Another pretty big deal is the County Strategic Plan, which has taken forever for our consultants to complete, and seems to me to be a little thrown-together and copy-pasted. Then it took forever to create and empower an implementation committee. But that's been done, and I'm on it. Looking forward to that.

More to come soon.

Saturday, May 14, 2016

We Can't Agree on Health and Safety

Yesterday, the Solid Waste and Environmental Concerns Committee (SWEC) had their monthly meeting at the former Meadows, which is now an extensive, rambling County office building.

We voted on a resolution that, if it passed, would be sent to the full Board. It addressed the health and safety of the citizens of Otsego County. It read, in full:
WHEREAS One of the primary responsibilities of the Otsego County Board of Representatives is to assure the health and safety of all residents of our County; and
WHEREAS: Although the various Representatives have diverging opinions regarding the role that methane gas should play in the energy future of Otsego County and New York State, we all agree that no currently existing, or future project(s), energy or otherwise, in or near Otsego County should pose a threat to the health or safety of our citizens,
NOW LET IT BE RESOLVED that the Otsego County Board of Representatives requests New York State to perform a full and comprehensive assessment regarding the health and environmental risks that are associated with natural gas pipelines, or any other type of large-scale energy infrastructure, prior to permitting the construction of said infrastructure.
NOW THEREFORE BE IT RESOLVED further, that the Clerk of the Otsego County Board of Representatives send copies to Governor Andrew Cuomo, New York State Department of Environmental Conservation Acting Commissioner, New York State Department of Health Commissioner, Senator James Seward, Assemblyman William Magee, Assemblyman Peter Lopez, Assemblywoman Claudia Tenney, and Commissioners Tony Clark and Cheryl Lafleur of the Federal Energy Regulatory Commission.
Two months ago, we considered a similar resolution, with essentially the same “Now Let It Be Resolved”s, but it was extremely long and combative, filled with facts and opinions regarding pipelines and natural gas, and included a page of footnotes. It was the same resolution which earlier had been passed by the Oneonta Town Board. Unsurprisingly, the resolution failed at SWEC along party lines.

Along with Andrew Marietta, the other Democrat on the committee, I acknowledged the contentious nature of the wording. I offered to rewrite the resolution so it was, clearly and simply, about health and safety, and not about hydrocarbon politics. Yesterday's resolution was the result.

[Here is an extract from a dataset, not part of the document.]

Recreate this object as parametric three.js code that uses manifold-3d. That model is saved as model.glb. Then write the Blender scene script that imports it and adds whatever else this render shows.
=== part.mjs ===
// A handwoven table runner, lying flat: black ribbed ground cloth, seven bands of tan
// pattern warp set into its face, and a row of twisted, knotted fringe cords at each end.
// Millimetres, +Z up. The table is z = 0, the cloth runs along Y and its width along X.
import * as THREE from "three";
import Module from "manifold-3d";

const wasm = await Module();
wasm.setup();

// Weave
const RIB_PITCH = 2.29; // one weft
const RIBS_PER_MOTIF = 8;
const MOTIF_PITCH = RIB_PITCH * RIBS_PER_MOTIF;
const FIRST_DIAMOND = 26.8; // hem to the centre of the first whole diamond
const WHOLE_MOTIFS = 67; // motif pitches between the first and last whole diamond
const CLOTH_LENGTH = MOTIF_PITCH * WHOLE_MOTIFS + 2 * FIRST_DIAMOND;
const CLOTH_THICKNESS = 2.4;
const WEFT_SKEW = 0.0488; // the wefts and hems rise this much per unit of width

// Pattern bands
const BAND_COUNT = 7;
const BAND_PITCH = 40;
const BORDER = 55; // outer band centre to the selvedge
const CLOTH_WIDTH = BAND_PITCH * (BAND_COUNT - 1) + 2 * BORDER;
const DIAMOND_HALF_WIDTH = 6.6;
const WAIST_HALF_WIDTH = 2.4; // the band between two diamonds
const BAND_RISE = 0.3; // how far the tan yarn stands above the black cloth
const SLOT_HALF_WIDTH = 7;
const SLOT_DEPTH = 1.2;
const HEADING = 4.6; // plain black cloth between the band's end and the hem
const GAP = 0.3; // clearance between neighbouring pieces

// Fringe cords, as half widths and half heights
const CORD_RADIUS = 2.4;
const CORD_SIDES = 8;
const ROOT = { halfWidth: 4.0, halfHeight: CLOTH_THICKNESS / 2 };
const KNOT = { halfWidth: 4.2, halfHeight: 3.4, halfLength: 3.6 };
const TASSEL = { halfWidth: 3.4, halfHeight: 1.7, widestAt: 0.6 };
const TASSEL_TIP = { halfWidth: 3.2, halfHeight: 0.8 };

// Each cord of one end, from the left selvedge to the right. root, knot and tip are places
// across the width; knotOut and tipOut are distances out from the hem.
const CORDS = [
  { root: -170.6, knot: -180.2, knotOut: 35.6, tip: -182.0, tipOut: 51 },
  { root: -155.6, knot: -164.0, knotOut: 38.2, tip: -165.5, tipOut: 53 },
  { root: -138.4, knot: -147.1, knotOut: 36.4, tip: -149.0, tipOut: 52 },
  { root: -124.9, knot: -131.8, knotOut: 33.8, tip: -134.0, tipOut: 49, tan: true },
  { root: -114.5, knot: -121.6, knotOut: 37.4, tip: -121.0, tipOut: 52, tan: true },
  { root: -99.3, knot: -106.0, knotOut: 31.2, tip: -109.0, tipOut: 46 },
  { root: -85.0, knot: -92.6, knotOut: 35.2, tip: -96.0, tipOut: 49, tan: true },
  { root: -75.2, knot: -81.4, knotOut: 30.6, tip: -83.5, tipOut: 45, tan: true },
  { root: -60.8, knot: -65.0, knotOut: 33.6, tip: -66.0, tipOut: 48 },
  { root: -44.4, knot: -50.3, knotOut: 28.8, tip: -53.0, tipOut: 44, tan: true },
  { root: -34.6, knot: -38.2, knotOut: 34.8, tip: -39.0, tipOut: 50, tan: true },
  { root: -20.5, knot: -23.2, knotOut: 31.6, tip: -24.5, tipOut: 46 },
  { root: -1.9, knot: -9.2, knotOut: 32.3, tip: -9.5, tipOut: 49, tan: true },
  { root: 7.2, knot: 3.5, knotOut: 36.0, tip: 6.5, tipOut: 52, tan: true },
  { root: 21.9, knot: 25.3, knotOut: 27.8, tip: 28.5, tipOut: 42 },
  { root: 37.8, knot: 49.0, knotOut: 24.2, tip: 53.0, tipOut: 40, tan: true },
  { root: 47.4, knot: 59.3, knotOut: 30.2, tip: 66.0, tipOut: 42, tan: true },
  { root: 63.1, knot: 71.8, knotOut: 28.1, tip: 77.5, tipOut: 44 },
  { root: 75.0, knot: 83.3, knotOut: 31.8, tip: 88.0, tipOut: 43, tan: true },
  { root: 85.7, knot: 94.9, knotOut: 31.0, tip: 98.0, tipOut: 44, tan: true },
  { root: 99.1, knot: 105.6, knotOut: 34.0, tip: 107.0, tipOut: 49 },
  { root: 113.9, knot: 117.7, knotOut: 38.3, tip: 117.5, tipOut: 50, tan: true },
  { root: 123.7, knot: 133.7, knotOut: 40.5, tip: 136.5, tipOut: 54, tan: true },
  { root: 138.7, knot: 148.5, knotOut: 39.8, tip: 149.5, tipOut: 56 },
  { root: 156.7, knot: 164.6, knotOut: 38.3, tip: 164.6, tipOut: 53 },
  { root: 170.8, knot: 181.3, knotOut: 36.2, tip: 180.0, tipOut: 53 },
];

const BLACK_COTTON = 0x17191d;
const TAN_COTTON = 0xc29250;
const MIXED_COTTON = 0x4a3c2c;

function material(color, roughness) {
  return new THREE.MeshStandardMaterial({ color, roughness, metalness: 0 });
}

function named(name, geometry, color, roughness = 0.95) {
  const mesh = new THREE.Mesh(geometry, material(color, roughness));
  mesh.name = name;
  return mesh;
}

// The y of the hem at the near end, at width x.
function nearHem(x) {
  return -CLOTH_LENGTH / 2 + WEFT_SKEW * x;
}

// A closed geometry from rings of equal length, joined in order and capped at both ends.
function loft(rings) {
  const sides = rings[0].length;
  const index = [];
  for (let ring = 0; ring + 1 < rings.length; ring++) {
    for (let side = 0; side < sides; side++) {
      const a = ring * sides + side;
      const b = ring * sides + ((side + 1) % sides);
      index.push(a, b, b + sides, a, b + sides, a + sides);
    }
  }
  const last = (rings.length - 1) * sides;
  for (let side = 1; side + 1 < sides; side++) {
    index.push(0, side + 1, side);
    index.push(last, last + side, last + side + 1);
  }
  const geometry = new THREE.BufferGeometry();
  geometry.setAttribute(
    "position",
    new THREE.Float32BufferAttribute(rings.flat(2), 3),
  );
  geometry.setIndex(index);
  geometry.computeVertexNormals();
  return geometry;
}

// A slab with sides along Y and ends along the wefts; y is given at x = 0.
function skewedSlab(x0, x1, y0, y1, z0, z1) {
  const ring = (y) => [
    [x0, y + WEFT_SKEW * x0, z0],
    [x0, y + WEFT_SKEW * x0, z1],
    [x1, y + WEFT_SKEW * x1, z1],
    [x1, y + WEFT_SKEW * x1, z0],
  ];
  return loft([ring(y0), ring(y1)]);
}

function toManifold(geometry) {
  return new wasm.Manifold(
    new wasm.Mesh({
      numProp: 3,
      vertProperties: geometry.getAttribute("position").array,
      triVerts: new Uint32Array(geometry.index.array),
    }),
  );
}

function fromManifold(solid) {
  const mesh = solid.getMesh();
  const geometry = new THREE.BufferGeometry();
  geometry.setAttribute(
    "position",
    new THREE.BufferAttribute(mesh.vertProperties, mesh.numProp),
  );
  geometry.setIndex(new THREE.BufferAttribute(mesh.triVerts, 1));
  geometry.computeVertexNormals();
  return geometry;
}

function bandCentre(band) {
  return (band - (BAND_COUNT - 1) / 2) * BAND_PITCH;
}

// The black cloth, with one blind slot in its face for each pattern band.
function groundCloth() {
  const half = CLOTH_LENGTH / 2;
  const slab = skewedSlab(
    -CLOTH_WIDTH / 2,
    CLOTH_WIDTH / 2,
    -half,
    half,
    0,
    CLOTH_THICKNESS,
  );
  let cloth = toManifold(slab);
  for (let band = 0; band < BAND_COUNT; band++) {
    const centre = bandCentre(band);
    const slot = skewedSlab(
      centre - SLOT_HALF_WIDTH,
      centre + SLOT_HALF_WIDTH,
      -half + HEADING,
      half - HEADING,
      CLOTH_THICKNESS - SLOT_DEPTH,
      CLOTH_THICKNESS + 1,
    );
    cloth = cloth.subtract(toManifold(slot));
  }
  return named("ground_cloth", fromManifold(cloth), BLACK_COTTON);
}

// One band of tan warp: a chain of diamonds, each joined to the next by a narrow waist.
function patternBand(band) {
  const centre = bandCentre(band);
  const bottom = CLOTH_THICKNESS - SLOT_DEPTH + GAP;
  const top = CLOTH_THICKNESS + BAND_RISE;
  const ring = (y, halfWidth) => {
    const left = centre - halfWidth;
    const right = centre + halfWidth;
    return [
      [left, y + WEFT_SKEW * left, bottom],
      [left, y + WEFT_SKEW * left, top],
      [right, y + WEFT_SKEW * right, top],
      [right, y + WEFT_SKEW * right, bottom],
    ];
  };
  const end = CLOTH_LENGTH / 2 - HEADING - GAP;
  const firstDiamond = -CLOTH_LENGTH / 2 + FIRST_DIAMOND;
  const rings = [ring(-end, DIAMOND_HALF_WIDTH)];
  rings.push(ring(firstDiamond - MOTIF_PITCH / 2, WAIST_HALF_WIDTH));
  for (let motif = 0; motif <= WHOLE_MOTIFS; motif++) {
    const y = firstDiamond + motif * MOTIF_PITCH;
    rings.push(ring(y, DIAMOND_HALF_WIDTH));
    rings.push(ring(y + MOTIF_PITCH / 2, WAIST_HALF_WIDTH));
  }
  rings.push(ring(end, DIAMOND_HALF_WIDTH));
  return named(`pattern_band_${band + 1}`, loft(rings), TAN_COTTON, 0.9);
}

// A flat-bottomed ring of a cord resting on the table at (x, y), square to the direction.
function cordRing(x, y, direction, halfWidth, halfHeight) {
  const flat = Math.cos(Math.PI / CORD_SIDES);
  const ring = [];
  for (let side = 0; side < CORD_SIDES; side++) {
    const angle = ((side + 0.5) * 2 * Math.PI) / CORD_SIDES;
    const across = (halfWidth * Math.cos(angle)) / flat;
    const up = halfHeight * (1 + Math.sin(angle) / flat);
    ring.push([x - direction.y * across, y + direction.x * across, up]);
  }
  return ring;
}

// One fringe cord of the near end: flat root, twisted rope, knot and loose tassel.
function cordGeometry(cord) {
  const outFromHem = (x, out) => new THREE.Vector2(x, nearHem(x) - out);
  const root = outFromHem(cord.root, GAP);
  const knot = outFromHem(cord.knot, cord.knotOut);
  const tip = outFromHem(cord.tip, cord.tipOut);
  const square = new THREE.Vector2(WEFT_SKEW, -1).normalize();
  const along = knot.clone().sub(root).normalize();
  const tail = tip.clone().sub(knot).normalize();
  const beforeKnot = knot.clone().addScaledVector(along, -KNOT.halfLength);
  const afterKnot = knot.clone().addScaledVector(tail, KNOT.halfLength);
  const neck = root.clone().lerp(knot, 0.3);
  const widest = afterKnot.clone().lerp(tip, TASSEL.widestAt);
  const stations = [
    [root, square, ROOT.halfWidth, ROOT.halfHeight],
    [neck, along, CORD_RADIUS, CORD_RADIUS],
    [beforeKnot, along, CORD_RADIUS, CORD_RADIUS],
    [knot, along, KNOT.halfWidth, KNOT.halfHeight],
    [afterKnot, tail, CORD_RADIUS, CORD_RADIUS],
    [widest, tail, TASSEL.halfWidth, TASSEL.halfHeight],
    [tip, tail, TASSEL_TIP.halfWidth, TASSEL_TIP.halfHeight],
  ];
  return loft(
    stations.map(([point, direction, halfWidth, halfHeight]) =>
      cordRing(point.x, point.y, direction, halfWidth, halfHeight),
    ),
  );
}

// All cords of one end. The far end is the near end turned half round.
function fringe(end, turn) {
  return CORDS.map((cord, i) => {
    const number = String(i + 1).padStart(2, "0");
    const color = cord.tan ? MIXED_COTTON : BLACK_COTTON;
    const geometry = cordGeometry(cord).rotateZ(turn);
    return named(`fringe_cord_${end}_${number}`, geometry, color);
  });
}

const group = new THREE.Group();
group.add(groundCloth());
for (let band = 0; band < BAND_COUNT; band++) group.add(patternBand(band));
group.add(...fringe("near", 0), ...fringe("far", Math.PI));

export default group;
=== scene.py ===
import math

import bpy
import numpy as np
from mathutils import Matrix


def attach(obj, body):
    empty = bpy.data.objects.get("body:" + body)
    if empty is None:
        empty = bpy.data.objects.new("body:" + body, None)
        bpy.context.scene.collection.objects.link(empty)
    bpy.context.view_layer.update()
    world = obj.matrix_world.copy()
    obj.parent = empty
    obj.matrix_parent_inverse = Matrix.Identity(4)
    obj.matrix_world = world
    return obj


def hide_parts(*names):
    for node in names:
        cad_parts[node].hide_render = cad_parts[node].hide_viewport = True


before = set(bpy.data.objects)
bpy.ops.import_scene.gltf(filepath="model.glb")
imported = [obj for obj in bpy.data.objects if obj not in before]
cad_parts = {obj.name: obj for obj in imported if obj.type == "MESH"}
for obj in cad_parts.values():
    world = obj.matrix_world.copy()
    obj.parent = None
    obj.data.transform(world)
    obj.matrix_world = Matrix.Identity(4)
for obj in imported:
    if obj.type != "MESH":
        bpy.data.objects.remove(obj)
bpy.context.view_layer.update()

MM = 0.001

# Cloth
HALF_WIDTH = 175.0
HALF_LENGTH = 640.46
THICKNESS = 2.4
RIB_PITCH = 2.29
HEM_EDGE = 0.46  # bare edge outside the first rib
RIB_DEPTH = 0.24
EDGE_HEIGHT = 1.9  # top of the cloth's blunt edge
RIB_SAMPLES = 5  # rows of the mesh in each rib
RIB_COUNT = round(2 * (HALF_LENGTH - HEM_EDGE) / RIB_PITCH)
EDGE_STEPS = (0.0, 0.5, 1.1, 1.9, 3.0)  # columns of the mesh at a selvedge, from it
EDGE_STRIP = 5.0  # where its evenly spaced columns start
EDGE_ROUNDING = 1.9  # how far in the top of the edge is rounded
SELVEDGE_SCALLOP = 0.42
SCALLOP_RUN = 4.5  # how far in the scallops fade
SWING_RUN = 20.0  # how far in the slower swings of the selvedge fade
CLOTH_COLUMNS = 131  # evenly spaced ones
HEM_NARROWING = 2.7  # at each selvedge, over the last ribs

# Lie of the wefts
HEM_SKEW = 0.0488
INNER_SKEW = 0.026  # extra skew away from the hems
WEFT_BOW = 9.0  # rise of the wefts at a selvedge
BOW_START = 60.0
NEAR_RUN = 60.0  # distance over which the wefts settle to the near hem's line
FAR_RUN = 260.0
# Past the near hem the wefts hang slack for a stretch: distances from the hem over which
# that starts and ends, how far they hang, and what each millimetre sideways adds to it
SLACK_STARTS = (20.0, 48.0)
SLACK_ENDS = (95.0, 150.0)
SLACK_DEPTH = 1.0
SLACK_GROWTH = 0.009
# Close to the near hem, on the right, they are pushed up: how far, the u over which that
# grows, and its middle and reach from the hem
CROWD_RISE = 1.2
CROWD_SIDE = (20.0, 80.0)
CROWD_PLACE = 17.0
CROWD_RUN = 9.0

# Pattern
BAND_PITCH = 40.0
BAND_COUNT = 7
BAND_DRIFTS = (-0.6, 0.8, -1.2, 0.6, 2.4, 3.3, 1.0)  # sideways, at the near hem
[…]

The vote yesterday was the same: a party-line defeat. It seems that the politics of this issue are so deeply rooted that we cannot be in favor of health and safety if it involves carbon-based energy. Where does this fear come from?

Friday, April 15, 2016

Vote on Tuesday!

The New York primary is Tuesday.  Both parties have pretty interesting, very competitive tickets.  

So - get out and vote.  This is important.  This is a chance to participate in democracy in a meaningful way.  We're out West, visiting relatives, but we sent in our absentee ballots a while ago.  For the first time I can remember, the New York primary will make a big difference.

Important caveat:  In Otsego County, we're used to being able to vote from 6AM until 9PM.  This will not be true this Tuesday:  voting times will be 12 noon until 9PM.  I'm not sure why the change has been made - it's the same in nearly all the non-NYC-metro-area counties this time.  

So go get that "I voted" sticker and wear it proudly.